Two types of training sets are used: one of them corresponds to randomly picked entries in the database (this favors moderate Hodge number pairs), and the other one to the boundary of the Hodge number plot, which corresponds to rarely occurring Hodge number pairs. The choice of training data makes quite a difference to the performance of the neural network: in the first case, single Hodge numbers are correctly predicted in slightly less than half of the cases and the sum in roughly one third of all cases, but these numbers improve to approximately 3/4 and 2/3, respectively, for the training data in the boundary. The most striking result concerns the difference of the two Hodge numbers (half the Euler number). This number is correctly predicted in more than 95% of the cases for either training set. The authors draw the obvious (correct) conclusion that this hints at the fact that the Euler characteristic is actually a function of the input data. This is corroborated with the help of linear regression, which provides a simple linear function that determines the Euler characteristic in terms of the four given integers. The authors then proceed to prove the formula they found in this way. The proof is far from being elementary, involving Ehrhart series and Libgober-Wood identities.
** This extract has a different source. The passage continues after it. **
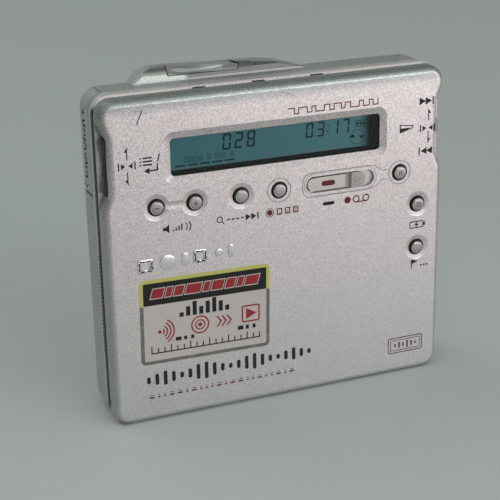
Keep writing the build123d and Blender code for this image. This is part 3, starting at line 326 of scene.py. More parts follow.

The paper is well written. It certainly rises above the large number of machine-learning applications to any reasonably large database, by actually finding a new (to the best of my knowledge) result and a non-trivial proof for it. I am strongly in support of publication.
Requested changes
There is a typographical error in the central formula (4.5): The second occurrence of l(delta*) should be replaced by l(2 delta*).